STF veda menções a passado sexual para desqualificar vítimas de estupro

Ministros consideraram que questionamentos sobre estilo de vida levam a uma ‘revitimização’

 

O Supremo Tribunal Federal (STF) decidiu nesta quinta-feira (23), por unanimidade, proibir a prática de desqualificação da mulher vítima de crimes sexuais ou de violência em audiências judiciais e investigações. A conduta se caracteriza pelo uso de elementos que façam referência à vida sexual da mulher ou seu modo de vida, por exemplo, como forma de desqualificar a vítima.

Pela decisão, esses pontos não poderão mais ser usados como argumento das defesas de acusados dos crimes sexuais. A ação analisada foi apresentada no ano passado pela Procuradoria-Geral da República (PGR). A relatora é a ministra Cármen Lúcia, que votou na quarta-feira pela procedência dos pedidos. Ela foi acompanhada por todos os ministros. “Esta revitimização é comum, por exemplo, no Judiciário em caso de crimes em que se tenta deslocar do agressor para a vítima a conduta delituosa. Dizendo: “foi ela que quis”, “ela estava em um bar sozinha”, “ela estava com a roupa tal ou qual”, declarou a relatora.

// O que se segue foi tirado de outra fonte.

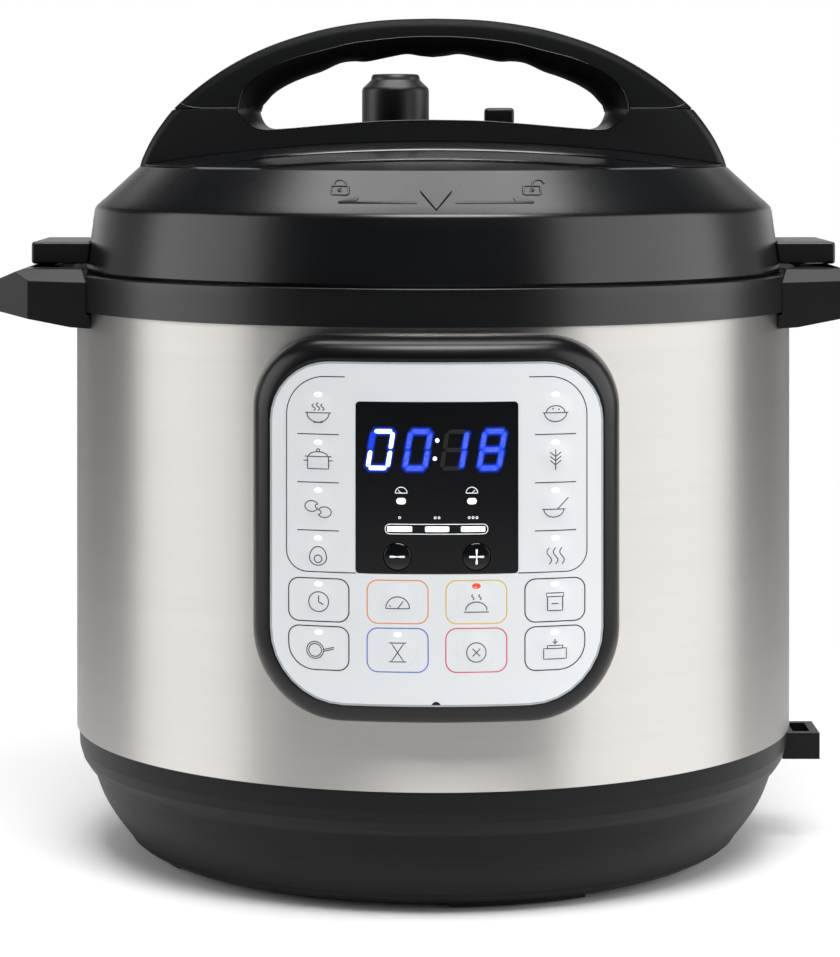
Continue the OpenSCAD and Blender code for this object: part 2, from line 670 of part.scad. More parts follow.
module handle_hole(flare = 0) {
    a = [for (p = spline(window_half(flare), 2)) [p[0], top_z + p[1]]];
    b = [for (i = [len(a) - 2:-1:1]) [-a[i][0], a[i][1]]];
    polygon(concat(a, b));
}

// Depths of the slabs that build up the flared opening, as shares of the handle's depth
SLABS = [0.36, 0.62, 0.8, 0.91];

module handle_bar() {
    for (share = SLABS) front_block(0, 0, -handle_d / 2 * share, handle_d / 2 * share) difference() {
        handle_face();
        handle_hole(1 - sqrt(1 - share * share));
    }
    front_block(0, 0, -handle_d / 2, handle_d / 2) difference() {
        handle_face(1.4);
        handle_hole(1);
    }
}

module handle_grip() color("#232628") difference() {
    handle_bar();
    translate([-lid_r, -50, shoulder_z - 60]) cube([2 * lid_r, 100, 60 + part_z - shoulder_z + 0.1]);
    for (s = [-1, 1]) translate([s * screw_x, 0, part_z - 10]) cylinder(r = 2, h = 20);
}

// Low step of the lid top, cut straight at the front and back and round at the sides
module terrace(half, rise) difference() {
    intersection() {
        translate([-shoulder_r, -half, shoulder_z - 10]) cube([2 * shoulder_r, 2 * half, 40]);
        translate([0, 0, shoulder_z - 10]) cylinder(r = shoulder_r - 1.5, h = 40);
        dome_ball(-rise);
    }
    dome_ball(0);
}

module handle_base() color("#1f2224") difference() {
    union() {
        difference() {
            handle_bar();
            translate([-lid_r, -50, part_z]) cube([2 * lid_r, 100, 60]);
            lid_solid(0, 5);
        }
        terrace(22, 1.6);
        terrace(66, 0.9);
        terrace(93, 0.45);
    }
    translate([knob_x, knob_y, shoulder_z - 8]) cylinder(r = 15, h = 60);
    translate([float_x, float_y, shoulder_z - 8]) cylinder(r = 5, h = 60);
    for (s = [-1, 1]) translate([s * screw_x, 0, shoulder_z - 10]) cylinder(r = 2, h = 60);
}

// Screws that hold the grip, the lid and the metal lid together, with their nuts
module handle_screws() color("#a5a8ab") for (s = [-1, 1]) translate([s * screw_x, 0, 0]) {
    translate([0, 0, metal_z - 4]) cylinder(r = 2, h = part_z - metal_z + 12);
    translate([0, 0, metal_z - 3]) cylinder(r = 5, h = 3, $fn = 6);
}

module inner_lid() color("#c6c8c9") difference() {
    union() {
        translate([0, 0, metal_z]) cylinder(r = skirt_out, h = metal_t);
        tube(skirt_out, skirt_in, lid_lug_z, metal_z + 0.5);
        for (i = [0:lug_n - 1])
            sector(lug_r - 3, skirt_in + 0.8, lid_lug_z, lid_lug_z + lug_h, 60 * i + 8, lid_lug_a);
    }
    for (s = [-1, 1]) translate([s * screw_x, 0, metal_z - 2]) cylinder(r = 2, h = 6);
    translate([knob_x, knob_y, metal_z - 2]) cylinder(r = 4, h = 6);
    translate([float_x, float_y, metal_z - 2]) cylinder(r = 4.2, h = 6);
    rotate([0, 0, 45]) translate([pin_r, 0, metal_z - 2]) cylinder(r = 2.2, h = 6);
}

module ring_rack() color("#b7babc") {
    tube(seal_in - 1.2, seal_in - 3.6, metal_z - 9, metal_z);
    tube(seal_in + 2.6, seal_in - 3.6, metal_z - 9.4, metal_z - 8.2);
}

module sealing_ring() color("#dfe2e0") rotate_extrude() polygon([
    [seal_in, metal_z - run], [seal_out, metal_z - run], [seal_out, seal_z + 3],
    [seal_out - 1.6, seal_z], [seal_out - 5, seal_z], [seal_out - 5, seal_z + 3],
    [seal_in + 4, seal_z + 5], [seal_in, seal_z + 5]]);

module vent_pipe() color("#c2c4c6") translate([knob_x, knob_y, 0]) difference() {
    union() {
        translate([0, 0, metal_z - 6]) cylinder(r = 4, h = dome(47) - metal_z + 14);
        translate([0, 0, metal_z - 4]) cylinder(r = 7.5, h = 4);
        translate([0, 0, metal_z + metal_t]) cylinder(r = 7.5, h = 4, $fn = 6);
    }
    translate([0, 0, metal_z - 7]) cylinder(r = 1.8, h = 80);
}

module anti_block_shield() color("#b9bcbe") translate([knob_x, knob_y, 0]) difference() {
    translate([0, 0, metal_z - 18]) cylinder(r = 14, h = 17.9);
    translate([0, 0, metal_z - 16.8]) cylinder(r = 12.8, h = 20);
    for (a = [0:30:150]) rotate([0, 0, a]) translate([-20, -1.2, metal_z - 14.5])
        cube([40, 2.4, 8]);
}

module locking_pin() color("#bfc1c3") rotate([0, 0, 45]) translate([pin_r, 0, 0]) {
    translate([0, 0, metal_z - 5]) cylinder(r = 2.2, h = 14);
    translate([0, 0, metal_z - 1.8]) cylinder(r = 4, h = 1.8);
}

module float_valve() color("#c4a24e") translate([float_x, float_y, 0]) {
    translate([0, 0, metal_z - 8]) cylinder(r = 3.7, h = dome(64) - metal_z + 8.4);
    translate([0, 0, metal_z + metal_t + 0.8]) cylinder(r = 6.4, h = 1.8);
}

module float_seal() color("#e3e6e2") translate([float_x, float_y, 0]) difference() {
    translate([0, 0, metal_z - 8.6]) cylinder(r = 6, h = 3.2);
    translate([0, 0, metal_z - 8]) cylinder(r = 3.7, h = 6);
}

knob_z = dome(47) + 1.4;

module steam_weight() color("#b4b7b9") translate([knob_x, knob_y, 0]) difference() {
    translate([0, 0, knob_z + 7.4]) cylinder(r = 8.6, h = 12);
    translate([0, 0, knob_z]) cylinder(r = 4.3, h = 10.6);
}

module steam_knob() color("#26292c") translate([knob_x, knob_y, 0]) difference() {
    union() {
        translate([0, 0, knob_z]) cylinder(r = 13.5, h = 22.2);
        translate([0, 0, knob_z + 22.2]) cylinder(r1 = 13.5, r2 = 9.5, h = 5.2);
        translate([8, -5.8, knob_z + 1.4]) cube([39.6, 11.6, 6]);
        translate([35.8, -5.8, knob_z + 7.2]) cube([11.8, 11.6, 6.6]);
    }
    translate([0, 0, knob_z - 1]) cylinder(r = 8.9, h = 21.2);
}

// ---------- condensation collector ----------

collector_y = body_r + 2.4;
collector_top = rim_z + 2.6;

module condensation_collector() color("#c8ccce") difference() {
    translate([-collector_w / 2, collector_y, collector_top - collector_h]) cube([collector_w, collector_d, collector_h]);
    translate([-collector_w / 2 + 1.8, collector_y + 1.8, collector_top - collector_h + 1.8])
        cube([collector_w - 3.6, collector_d - 3.6, collector_h - 10]);
    // Room for the rails and the spout
    translate([-collector_w / 2 + 2.6, collector_y - 1, rim_z - 3.2]) cube([collector_w - 5.2, 13, 3.8]);
    translate([-collector_w / 2 + 4, collector_y + 1.8, rim_z - 8])
        cube([collector_w - 8, collector_d - 3.6, 8]);
    translate([-18.6, collector_y - 1, rim_z]) cube([37.2, 14.4, 20]);
}

// ---------- assembly ----------

base_shell();
bottom_plate();
rubber_feet();
case_screws();
outer_shell();
top_ring();
side_handles();
outer_pot();
heating_plate();
plate_studs();
element_terminals();
sensor_cup();
temperature_sensor();
sensor_spring();
pressure_switch();
thermal_fuse();
power_board();
inlet_socket();
inlet_pins();
panel_bezel();
panel_overlay();
display_window();
display_module();
indicator_lamps();
control_board();
inner_pot();
lid_cover();
lid_fins();
handle_base();
handle_grip();
handle_screws();
inner_lid();
ring_rack();
sealing_ring();
vent_pipe();
anti_block_shield();
locking_pin();
float_valve();
float_seal();
steam_weight();
steam_knob();
condensation_collector();
for (i = [0:3], s = [0, 1])
    key_cap((2 * s - 1) * side_x, side_key_z(i));
for (i = [0:3], r = [0, 1])
    key_cap(low_x[i], low_z[r]);
for (i = [0, 1]) step_key((2 * i - 1) * step_x);
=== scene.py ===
import json
import math
import bmesh
import bpy
from mathutils import Matrix, Vector

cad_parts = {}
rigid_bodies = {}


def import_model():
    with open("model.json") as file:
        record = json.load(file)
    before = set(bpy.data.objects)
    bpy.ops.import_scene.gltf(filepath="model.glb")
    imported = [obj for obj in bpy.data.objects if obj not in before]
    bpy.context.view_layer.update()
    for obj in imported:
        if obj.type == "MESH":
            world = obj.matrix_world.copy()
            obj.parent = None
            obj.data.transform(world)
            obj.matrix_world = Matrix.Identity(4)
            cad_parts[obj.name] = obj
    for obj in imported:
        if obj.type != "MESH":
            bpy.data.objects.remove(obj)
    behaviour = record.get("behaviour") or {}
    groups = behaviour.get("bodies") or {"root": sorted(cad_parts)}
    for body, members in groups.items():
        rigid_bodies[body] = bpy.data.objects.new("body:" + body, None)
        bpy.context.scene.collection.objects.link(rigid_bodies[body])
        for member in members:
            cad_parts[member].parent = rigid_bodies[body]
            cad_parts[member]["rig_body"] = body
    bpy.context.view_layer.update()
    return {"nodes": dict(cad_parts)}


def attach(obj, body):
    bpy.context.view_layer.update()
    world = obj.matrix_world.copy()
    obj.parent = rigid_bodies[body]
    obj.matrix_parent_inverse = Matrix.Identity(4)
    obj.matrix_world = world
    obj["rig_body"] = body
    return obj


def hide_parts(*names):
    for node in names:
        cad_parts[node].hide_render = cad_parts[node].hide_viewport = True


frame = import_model()
mm = 0.001
print("frame loaded:", len(frame["nodes"]), "nodes")


# Camera and studio
cameraSetup = {
    "place": (-0.0109, -1.1653, 0.2748),  # eye level is just above the top of the lid
    "sensor": 36, "focalPixels": 3003.5, "wide": 840, "high": 957,
    "axisColumn": 404.7, "horizonRow": 128.5,  # where the body's axis and eye level fall in the frame
}
view = cameraSetup
cameraData = bpy.data.cameras.new("studioCamera")
cameraData.lens = view["focalPixels"] * view["sensor"] / view["high"]
cameraData.sensor_width = view["sensor"]
cameraData.shift_x = (view["wide"] / 2 - view["axisColumn"]) / view["high"]
cameraData.shift_y = (view["horizonRow"] - view["high"] / 2) / view["high"]
camera = bpy.data.objects.new("studioCamera", cameraData)
camera.location = view["place"]
camera.rotation_euler = (math.pi / 2, 0, 0)
bpy.context.scene.collection.objects.link(camera)
bpy.context.scene.camera = camera
bpy.context.scene.view_settings.view_transform = "Standard"


def toLinear(hexText):
    values = [int(hexText[i:i + 2], 16) / 255 for i in (1, 3, 5)]
    return [v / 12.92 if v <= 0.04045 else ((v + 0.055) / 1.055) ** 2.4 for v in values] + [1.0]


def addNode(tree, kind, inputs=None, **settings):
    node = tree.nodes.new("ShaderNode" + kind)
    for name, value in settings.items():
        setattr(node, name, value)
    for socket, value in (inputs or {}).items():
        if isinstance(value, bpy.types.NodeSocket):
            tree.links.new(value, node.inputs[socket])
        else:
            node.inputs[socket].default_value = value
    return node


def addRamp(tree, factor, stops):
    node = addNode(tree, "ValToRGB", {"Fac": factor})
    node.color_ramp.interpolation = "EASE"
    elements = node.color_ramp.elements
    while len(elements) < len(stops):
        elements.new(0.5)
    for element, (place, value) in zip(elements, stops):
        element.position = place
        element.color = (value, value, value, 1)
    return node.outputs["Color"]


def mixColours(tree, factor, first, second, kind="MIX"):
    sockets = {"Fac": factor, "Color1": first, "Color2": second}
    return addNode(tree, "MixRGB", sockets, blend_type=kind).outputs[0]


def mapTo(tree, value, low, high):
    return addNode(tree, "MapRange", {"Value": value, "To Min": low, "To Max": high}).outputs[0]


softboxes = {
    "keyBox": {"place": (0.12, -0.95, 1.65), "target": (0, -0.13, 0.12), "size": (1.1, 0.7), "power": 34},
    "topBox": {"place": (-0.02, 0.12, 1.4), "target": (-0.02, 0.119, 0), "size": (1.05, 0.5), "power": 9.5},
    "leftBox": {"place": (-1.3, -0.28, 0.5), "target": (0, -0.28, 0.5), "size": (1.12, 0.96), "power": 7.7},
    "rightBox": {"place": (1.25, -0.42, 0.5), "target": (0, 0, 0.5), "size": (1.66, 0.96), "power": 12.5},
}


def addSoftbox(name, place, target, size, power):
    light = bpy.data.lights.new(name, "AREA")
    light.shape, light.energy = "RECTANGLE", power
    light.size, light.size_y = size
    lamp = bpy.data.objects.new(name, light)
    lamp.location = place
    lamp.rotation_mode = "QUATERNION"
    lamp.rotation_quaternion = (Vector(target) - Vector(place)).to_track_quat("-Z", "Y")
    bpy.context.scene.collection.objects.link(lamp)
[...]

O ministro Alexandre de Moraes acompanhou o voto da relatora e disse que o STF demonstrou que “não vai mais tolerar” práticas machistas no Poder Judiciário. “Lamentável, ministra Cármen, que terminando o primeiro quarto do século XXI, que nós ainda tenhamos esse machismo estrutural, inclusive em audiências”, afirmou. “É importante que o Supremo Tribunal Federal demonstre que não vai mais tolerar isso”, acrescentou.

No fim do julgamento, o presidente do STF, Luís Roberto Barroso, sugeriu que o entendimento fosse ampliado a todos os crimes que envolvem violência contra mulheres, o que foi aceito por Cármen. “Não apenas os crimes contra a dignidade sexual, mas todos os crimes que envolvem violência contra a mulher, disciplinados pela Lei Maria da Penha, oferecem o risco de revimitização”, declarou Barroso.

Ficou definido que é proibido que uma das partes ou o Ministério Público citem, durante audiências do processo, “elementos referentes à experiência sexual pregressa da vida ou seu modo de vida”. Caso isso ocorra, o julgamento pode ser anulado, com uma análise feita caso a caso. Uma exceção para a nulidade é se a defesa do acusado de praticar o crime use um desses elementos como parte da tese da legítima defesa da honra — que já foi considerada inconstitucional pelo STF. Ou seja, o objetivo é evitar que o réu provoque a nulidade do julgamento propositalmente.

Os ministros também proibiram que os mesmos elementos sejam utilizados pelos magistrados nas sentenças dos crimes. Cabe ao juiz impedir a desqualificação, sob pena de responsabilização administrativa e penal. O ministro Cristiano Zanin sugeriu que o resultado do julgamento seja enviado para os tribunais de Justiça e os Tribunais Regionais Federais, para possibilitar uma “capacitação” dos magistrados. “Para que haja até uma capacitação eventual dos magistrados, para que a condução não resvale naquilo que estamos aqui definindo”, disse.